Your task is to restate the data word for word.
***
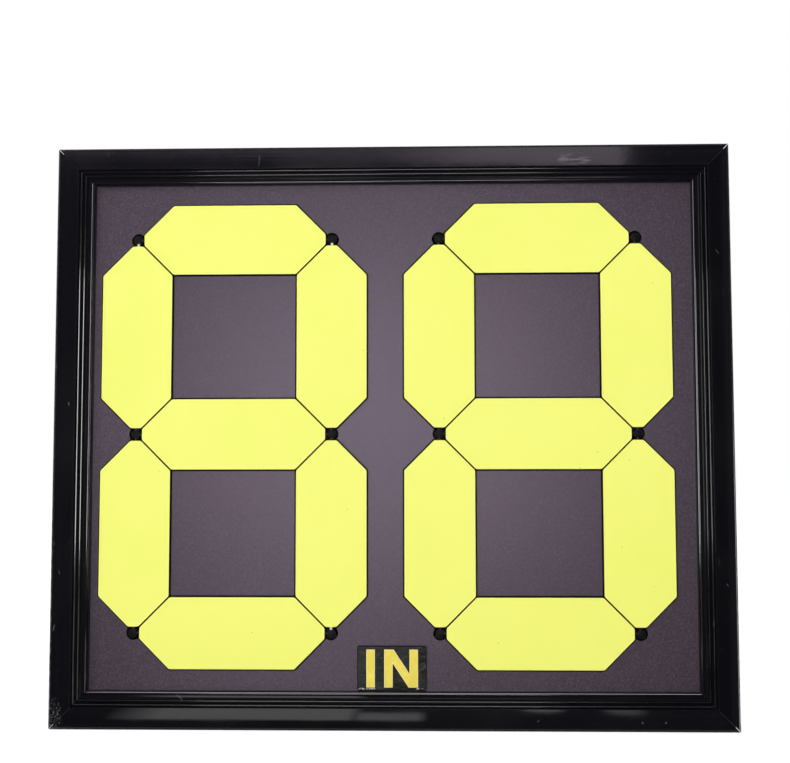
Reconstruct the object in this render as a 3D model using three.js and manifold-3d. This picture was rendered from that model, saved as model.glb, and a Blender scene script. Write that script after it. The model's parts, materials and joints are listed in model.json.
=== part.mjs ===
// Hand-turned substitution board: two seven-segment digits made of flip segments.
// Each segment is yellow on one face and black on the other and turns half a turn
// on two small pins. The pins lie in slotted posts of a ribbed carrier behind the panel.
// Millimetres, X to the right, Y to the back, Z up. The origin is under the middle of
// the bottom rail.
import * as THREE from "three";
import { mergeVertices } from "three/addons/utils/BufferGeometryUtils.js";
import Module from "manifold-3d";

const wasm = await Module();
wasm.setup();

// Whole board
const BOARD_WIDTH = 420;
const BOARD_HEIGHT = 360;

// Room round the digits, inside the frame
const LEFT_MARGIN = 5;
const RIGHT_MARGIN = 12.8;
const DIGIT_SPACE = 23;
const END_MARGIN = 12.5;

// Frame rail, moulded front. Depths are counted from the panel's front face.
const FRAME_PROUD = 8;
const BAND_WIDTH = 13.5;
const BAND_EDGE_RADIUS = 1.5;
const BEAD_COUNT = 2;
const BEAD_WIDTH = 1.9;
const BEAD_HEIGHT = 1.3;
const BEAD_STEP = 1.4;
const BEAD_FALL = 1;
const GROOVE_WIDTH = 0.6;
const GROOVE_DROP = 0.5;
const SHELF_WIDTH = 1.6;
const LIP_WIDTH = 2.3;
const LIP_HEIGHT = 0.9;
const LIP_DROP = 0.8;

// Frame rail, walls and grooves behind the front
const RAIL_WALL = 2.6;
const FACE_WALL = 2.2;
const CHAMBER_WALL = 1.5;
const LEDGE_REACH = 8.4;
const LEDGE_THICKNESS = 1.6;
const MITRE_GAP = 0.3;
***
_Output for this task_:
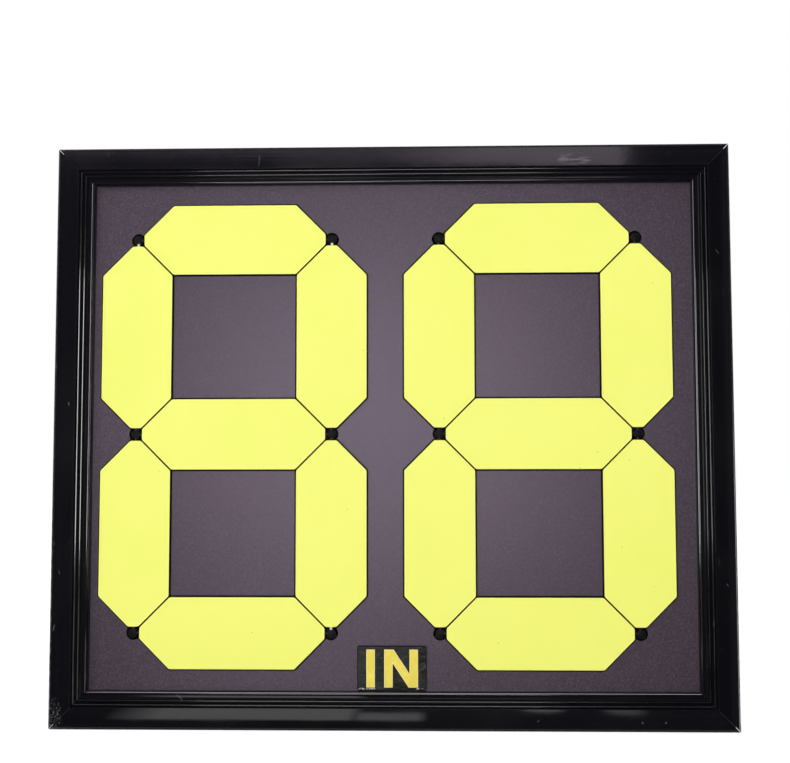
Reconstruct the object in this render as a 3D model using three.js and manifold-3d. This picture was rendered from that model, saved as model.glb, and a Blender scene script. Write that script after it. The model's parts, materials and joints are listed in model.json.
=== part.mjs ===
// Hand-turned substitution board: two seven-segment digits made of flip segments.
// Each segment is yellow on one face and black on the other and turns half a turn
// on two small pins. The pins lie in slotted posts of a ribbed carrier behind the panel.
// Millimetres, X to the right, Y to the back, Z up. The origin is under the middle of
// the bottom rail.
import * as THREE from "three";
import { mergeVertices } from "three/addons/utils/BufferGeometryUtils.js";
import Module from "manifold-3d";

const wasm = await Module();
wasm.setup();

// Whole board
const BOARD_WIDTH = 420;
const BOARD_HEIGHT = 360;

// Room round the digits, inside the frame
const LEFT_MARGIN = 5;
const RIGHT_MARGIN = 12.8;
const DIGIT_SPACE = 23;
const END_MARGIN = 12.5;

// Frame rail, moulded front. Depths are counted from the panel's front face.
const FRAME_PROUD = 8;
const BAND_WIDTH = 13.5;
const BAND_EDGE_RADIUS = 1.5;
const BEAD_COUNT = 2;
const BEAD_WIDTH = 1.9;
const BEAD_HEIGHT = 1.3;
const BEAD_STEP = 1.4;
const BEAD_FALL = 1;
const GROOVE_WIDTH = 0.6;
const GROOVE_DROP = 0.5;
const SHELF_WIDTH = 1.6;
const LIP_WIDTH = 2.3;
const LIP_HEIGHT = 0.9;
const LIP_DROP = 0.8;

// Frame rail, walls and grooves behind the front
const RAIL_WALL = 2.6;
const FACE_WALL = 2.2;
const CHAMBER_WALL = 1.5;
const LEDGE_REACH = 8.4;
const LEDGE_THICKNESS = 1.6;
const MITRE_GAP = 0.3;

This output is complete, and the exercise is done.